[Lustre-discuss] Zero-admin Lustre?

Patrick J. LoPresti lopresti at gmail.com
Thu Dec 8 10:54:28 PST 2011

Hello.  I am considering using Lustre for my application, which is a
"black box" storage component of a larger system.  There could be tens
or hundreds of such systems in deployment, and their storage
components need to "just work" with minimal caretaking.

So my question is, once a Lustre cluster is set up and configured, how
much administration does it require in practice?

More precisely:  Apart from hardware failures, how often (and under
what circumstances) should I expect the file system itself to lose
integrity and require manual intervention?
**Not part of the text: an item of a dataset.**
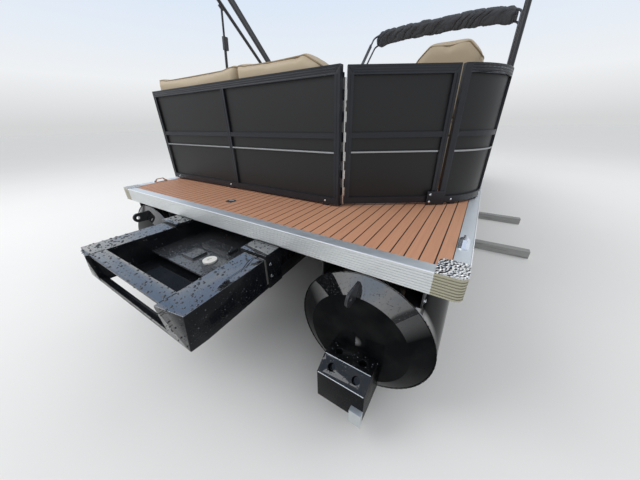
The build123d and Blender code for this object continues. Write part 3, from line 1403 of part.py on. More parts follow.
with BuildPart() as forks:
    for name, pivot_along, lean, way, strut_along in BIMINIS:
        for x in (-BIMINI_X, BIMINI_X):
            with BuildSketch(Plane.XY.offset(z_at(FENCE_HEIGHT))):
                with Locations((x, y_at(pivot_along))):
                    Rectangle(2 * (FORK_GAP + FORK_EAR), FORK_LENGTH)
            extrude(amount=FORK_BASE)
            for ear in (-1, 1):
                base = Plane(
                    origin=(x + ear * (FORK_GAP + FORK_EAR / 2) - FORK_EAR / 2, y_at(pivot_along), 0),
                    x_dir=(0, 1, 0),
                    z_dir=(1, 0, 0),
                )
                with BuildSketch(base):
                    with Locations((0, z_at(FENCE_HEIGHT + BIMINI_PIVOT / 2))):
                        Rectangle(2 * EYE + 2, BIMINI_PIVOT)
                    with Locations((0, z_at(FENCE_HEIGHT + BIMINI_PIVOT))):
                        Circle(EYE + 1)
                extrude(amount=FORK_EAR)
            pin_length = 2 * (FORK_GAP + FORK_EAR)
            pin_start = (x - pin_length / 2, y_at(pivot_along), z_at(FENCE_HEIGHT + BIMINI_PIVOT))
            with BuildSketch(Plane(origin=pin_start, z_dir=(1, 0, 0))):
                Circle(PIN)
            extrude(amount=pin_length)
save("bimini_forks", forks.part)

STRUT_FOOT = 8
SADDLE = (26, 18, 50)

with BuildPart() as struts:
    for name, pivot_along, lean, way, strut_along in BIMINIS:
        rise = math.radians(lean)
        fan = math.radians(lean - BIMINI_FAN)
        head_along = strut_along - way * STRUT_HEAD
        foot_run = FORK_PLACE * math.cos(rise) + BIMINI_OFFSET * math.sin(rise)
        foot_rise = FORK_PLACE * math.sin(rise) - BIMINI_OFFSET * math.cos(rise)
        run = way * (head_along - pivot_along) - foot_run
        bow_above = FENCE_HEIGHT + BIMINI_PIVOT + foot_rise + run * math.tan(fan)
        head_above = bow_above - (BIMINI_BOW / 2 + REST_GAP) / math.cos(fan)
        foot = Vector(0, y_at(strut_along), z_at(FENCE_HEIGHT))
        head = Vector(0, y_at(head_along), z_at(head_above))
        pole = head - foot
        bow_way = Vector(0, way * math.cos(fan), math.sin(fan))
        for x in (-BIMINI_X, BIMINI_X):
            with BuildSketch(Plane.XY.offset(z_at(FENCE_HEIGHT))):
                with Locations((x, y_at(strut_along))):
                    RectangleRounded(2 * STRUT_RADIUS, FORK_LENGTH, STRUT_FOOT)
            extrude(amount=STRUT_FOOT)
            with BuildSketch(Plane(origin=foot + Vector(x, 0, 0), x_dir=(1, 0, 0), z_dir=pole)):
                Circle(STRUT_RADIUS)
            extrude(amount=CLAMP_ABOVE)
            with BuildSketch(Plane(origin=foot + Vector(x, 0, 0), x_dir=(1, 0, 0), z_dir=pole)):
                Circle(STRUT_RADIUS - 3)
            extrude(amount=pole.length - STRUT_FOOT)
            clamp_base = foot + Vector(x, 0, 0) + pole.normalized() * (CLAMP_ABOVE - CLAMP[2] / 2)
            with BuildSketch(Plane(origin=clamp_base, x_dir=(1, 0, 0), z_dir=pole)):
                with Locations((0, -way * CLAMP[1] / 6)):
                    RectangleRounded(CLAMP[0], CLAMP[1], 6)
            extrude(amount=CLAMP[2])
            seat = Plane(
                origin=head + Vector(x, 0, 0) - bow_way * SADDLE[2] / 2, x_dir=(1, 0, 0), z_dir=bow_way
            )
            with BuildSketch(seat):
                with Locations((0, way * SADDLE[1] / 2)):
                    RectangleRounded(SADDLE[0], SADDLE[1], 5)
            extrude(amount=SADDLE[2])
        with BuildSketch(Plane.XY.offset(z_at(FENCE_HEIGHT))):
            for x in (-BIMINI_X, BIMINI_X):
                with Locations((x, y_at(strut_along))):
                    Rectangle(2 * CLAMP[2], 2 * CLAMP[2])
        extrude(amount=-CLAMP[1], mode=Mode.SUBTRACT)
save("bimini_struts", struts.part)

# Ground beams

with BuildPart() as beams:
    for along, end in BEAMS:
        with BuildSketch(Plane.XY):
            with Locations(((end - BEAM_OVERHANG) / 2, y_at(along))):
                Rectangle(BEAM_OVERHANG + end, BEAM_SECTION)
        extrude(amount=BEAM_SECTION)
save("ground_beams", beams.part)
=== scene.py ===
"""Dresses the pontoon boat: a finish for every node, soft goods, fittings, light and camera.

The model is in metres. X is starboard, Y the bow and Z up, with the ground at Z = 0. "Along"
is the distance forward from the deck's stern edge and "above" the height over the deck.
"""
from __future__ import annotations

import json
import logging
import math
from dataclasses import dataclass
from enum import Enum
from typing import Sequence

import bmesh
import bpy
import numpy as np
from mathutils import Matrix, Vector
from mathutils.bvhtree import BVHTree

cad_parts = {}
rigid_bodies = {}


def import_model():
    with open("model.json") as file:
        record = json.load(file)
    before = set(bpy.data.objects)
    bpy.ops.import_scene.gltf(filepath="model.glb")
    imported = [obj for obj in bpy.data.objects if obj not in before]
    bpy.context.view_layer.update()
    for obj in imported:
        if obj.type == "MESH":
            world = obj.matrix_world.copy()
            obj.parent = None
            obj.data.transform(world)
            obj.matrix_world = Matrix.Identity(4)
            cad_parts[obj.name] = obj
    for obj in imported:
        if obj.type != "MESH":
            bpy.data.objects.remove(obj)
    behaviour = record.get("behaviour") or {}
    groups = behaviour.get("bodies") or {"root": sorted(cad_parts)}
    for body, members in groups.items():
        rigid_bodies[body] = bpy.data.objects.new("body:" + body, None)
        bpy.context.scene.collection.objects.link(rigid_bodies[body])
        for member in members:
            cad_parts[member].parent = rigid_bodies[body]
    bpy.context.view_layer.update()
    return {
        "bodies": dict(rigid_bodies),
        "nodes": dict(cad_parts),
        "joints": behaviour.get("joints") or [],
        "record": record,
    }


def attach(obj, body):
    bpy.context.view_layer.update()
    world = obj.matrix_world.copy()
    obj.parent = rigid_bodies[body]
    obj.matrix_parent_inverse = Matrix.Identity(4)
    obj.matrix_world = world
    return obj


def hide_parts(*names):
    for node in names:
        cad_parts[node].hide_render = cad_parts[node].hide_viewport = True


LOG = logging.getLogger("pontoon_boat")

Socket = bpy.types.NodeSocket
Colour = tuple[float, float, float]
Point = tuple[float, float, float]
Shape = tuple[np.ndarray, np.ndarray]


# Frame values


@dataclass(frozen=True)
class Boat:
    """Datums of the boat in the shared frame."""

    stern: float = -3.0975
    deck: float = 0.865
    length: float = 6.7
    half_width: float = 1.275
    fence_depth: float = 0.032
    stile: float = 0.032
    tube_spread: float = 0.92
    tube_drop: float = 0.435
    tube_radius: float = 0.33

    def at(self, x: float, along: float, above: float) -> np.ndarray:
        """Place in the frame from boat measures."""
        return np.array((x, self.stern + along, self.deck + above))


BOAT = Boat()

RAIL_LIFT = (0.2475, 0.3555, 0.06)
"""Lowest and highest place over the deck of the panels' middle rails, and how far they go up."""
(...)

For example, if someone hard resets a client, will the file system
always recover automatically?  How about if they reset a server (MDS
or OSS)?  (Obviously unwritten data at the time of such resets could
be lost or otherwise damaged; that is not what I mean.  I mean, should
I expect to need to manually run fsck, or to track down and release
locks, or to do anything else to restore the consistency of the

For another example, if the file system runs out of space, can I
recover from that merely by deleting some files?  Or would additional
Lustre-specific action be needed to restore the cluster to a
consistent state?

In general, how "self-healing" is a Lustre cluster?

I am interested in both theoretical (i.e. design goals) and practical
(i.e. experience-based) answers to these questions.

Thank you.

 - Pat